Looking a bit chunky just after surfacing.

Pacific Diver

Shore Larks



Sunday, 15 January 2017


A nice hour or two at the Fish Quay this morning produced good views of the white-wingers as well as an escaped Gyr-type falcon flying over the river...

Iceland Gull

Glaucous Gull

Iceland and Glaucous
Juvenile Lesser Black-backed Gull

Saturday, 14 January 2017

Cold and quiet...

It was quiet on the patch today, with our mission to find our own white-winged gulls being unsuccessful. The seven Shore Lark once again at Chevington burn mouth were probably the highlight with 10 European White-fronted Geese and a female Scaup on the north pool. Two further Euro White-fronts were at Cresswell along with a Barnacle Goose, while Peregrines were at Widdrington Moor Lake and Coquet Island. Finally this argentatus or 'Scandinavian' Herring Gull was at Amble...

Scandinavian Herring Gull

Shore Larks

Wednesday, 4 January 2017

A good start...

A slightly late post, but we managed to get the patch year list off to a great start on Sunday - seeing a total of 89 species throughout the day. Out first stop was Hadston Carrs where a half hour seawatch resulted in a Long-tailed Duck and Great Northern Diver.

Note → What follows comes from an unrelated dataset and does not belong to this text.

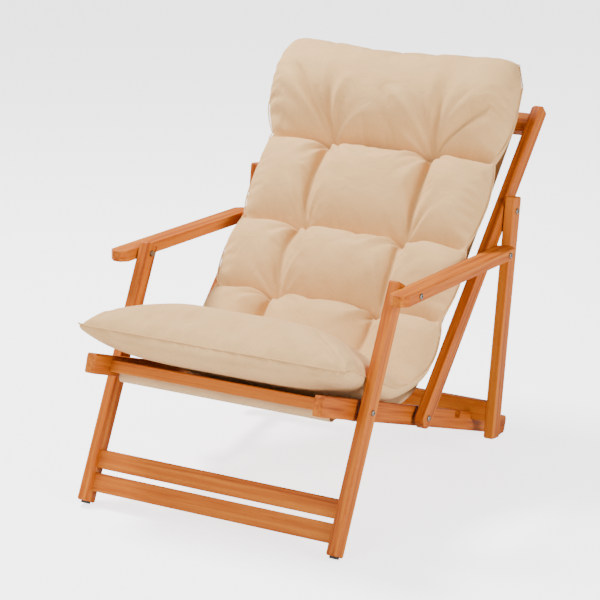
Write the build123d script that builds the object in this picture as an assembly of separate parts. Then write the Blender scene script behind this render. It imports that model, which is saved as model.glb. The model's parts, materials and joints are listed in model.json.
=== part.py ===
"""Folding deck chair with armrests, a canvas sling and one long tufted cushion.

Frame: +Z up, the sitter looks along -Y, X runs across. The origin is on the floor, in the
middle of the chair's box. Left and right are as seen from in front of the chair.

Side view: the seat rails carry everything. The front legs turn on them at the front pivot, the
back posts at the rear pivot, and each armrest joins a leg to a post, so rail, leg, armrest and
post make a four-bar linkage. The rear struts hang from the posts, and their cross board drops
into notches in the rails.
"""

import os
from math import cos, radians, sin

from build123d import *

# Timber, all sizes in millimetres
STOCK = 20.0  # thickness of every upright slat, across the chair
RAIL_DEPTH = 38.0
LEG_DEPTH = 35.0
POST_DEPTH = 36.0
STRUT_DEPTH = 35.0
ARM_WIDTH = 40.0
ARM_DEPTH = 22.0
EDGE_ROUND = 2.5  # eased edges of the timber
END_ROUND = 4.5  # rounded corners at the ends of the slats
REAR_ROUND = 10.0  # rounded corners at the rear ends of the rails

# Across the chair, from the middle outwards
RAIL_INSIDE = 232.0
SPACER = 7.0  # between a rail and the leg or post beside it
WASHER = 1.5  # between a post and the strut or armrest beside it
SLIDE_GAP = 0.2  # free play on each moving face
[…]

When we pulled up at Chevington the 7 Shore Lark flew over the parking area, while the north pool held a moulty drake Scaup and a scruffy drake Red-breasted Merganser. We were also really pleased to get a flight view of a Bittern - a species which completely eluded us last year.

Druridge Pools produced a single Ruff and Black-tailed Godwit, while the Hen Harrier was once again patrolling the area.

Another nice surprise was a juvenile Glaucous Gull which I picked up flying in off the sea over Hemscott Hill. It cirlced a couple of times before flying back out to sea again. 7 European White-fronted Goose were with the Pink-feet just north of Cresswell. A return visit to Chevington produced 5 more White-fronts flying over north.

PWC 2017
Species: 89
Points: 106

Friday, 30 December 2016

2016 in twelve photos...

Long-billed Dowitcher at Cresswell Pond - showed really well for the fist four months of the year and gained nearly full summer plumage before it departed.

Bluethroat on Holy Island - followed a male at Hartlepool the previous day.
Western Subalpine Warbler on Holy Island - seen on the same day as the Bluethroat, this completed a great weekend which also included another Bluethroat, a pair of Whiskered Terns, a male Grey-headed Wagtail and 10 Dotterel.

Humpback Whale out of Reykjavik - one of five seen on an epic whale watching trip out of Iceland's capital which also produced Minke Whales, White-beaked Dolphins and Harbour Porpoises. Birds on our holiday included a 'Blue' Fulmar and a female Harlequin Duck with 4 chicks.
Spotted Sandpiper at Hauxley - five american waders were seen in Northumberland during 2016: Long-billed Dowitcher, Spotted, White-rumped, Baird's and Pectoral Sandpipers.
White-rumped Sandpiper at Amble - my best self find of the year.
Franklin's Gull at Whittle Dene Reservoir - just the second for Northumberland this was a nice surprise in mid-September.
Pallas's Warbler on Holy Island - one of two on the island today with this bird being self-found. Other highlights for us on Holy Island throughout the autumn include 3 Red-breasted Flycatchers, Great Grey Shrike, Yellow-browed Warblers, Black Redstarts, Siberian Chiffchaff and lots of commoner birds. We don't like to think about the dips... 
Siberian Accentor at Hendon - our first of the autumn! Another was seen at Newbiggin a few weeks later. The influx of Siberian Accentors was without a doubt my highlight of the year.
Isabelline Shrike at South Shields - perhaps one of the easiest twitches of the year, it was great to be able to just stand still and watch this long awaited lifer for a few hours.
Eastern Black Redstart at Hartlepool - the autumn never really stopped giving! Other late autumn highlights included a self found Richard's Pipit and 7 Shore Larks at Chevington.
Dusky Thrush in Beeley - combined with a Pallid Harrier in Yorkshire later in the day, a great way to end the year!
Overall: 229 (including 13 BB rarities: Long-billed Dowitcher, Whiskered Terns, Bonaparte's Gull, Spotted Sandpiper, Franklin's Gull, Baird's Sandpiper, 2 SIBERIAN ACCENTORSKing Eider, Isabelline Shrike, Eastern Black Redstart, DUSKY THRUSH, Pallid Harrier)

Top 5 birds of the year

  1. SIBERIAN ACCENTORS - Hendon and Newbiggin on 15th and 30th of October.
  2. Pallas's Warblers (one self found) - Holy Island on 8th of October.
  3. White-rumped Sandpiper (self found) - Amble on 21st of August.
  4. Pallid Harrier - Welwick on 10th of December.
  5. Spotted Sandpiper - Hauxley on 13th of August.
Self finds
2016 was a lot better than we could of hoped for in terms of finds with my highlights being White-rumped Sandpiper, Pallas's Warbler and Richard's Pipit, while my dad found Glossy Ibis and Red-breasted Flycatcher. I'm really hoping our run of good fortune continues in 2017!

Happy new year and thanks for reading my blog!!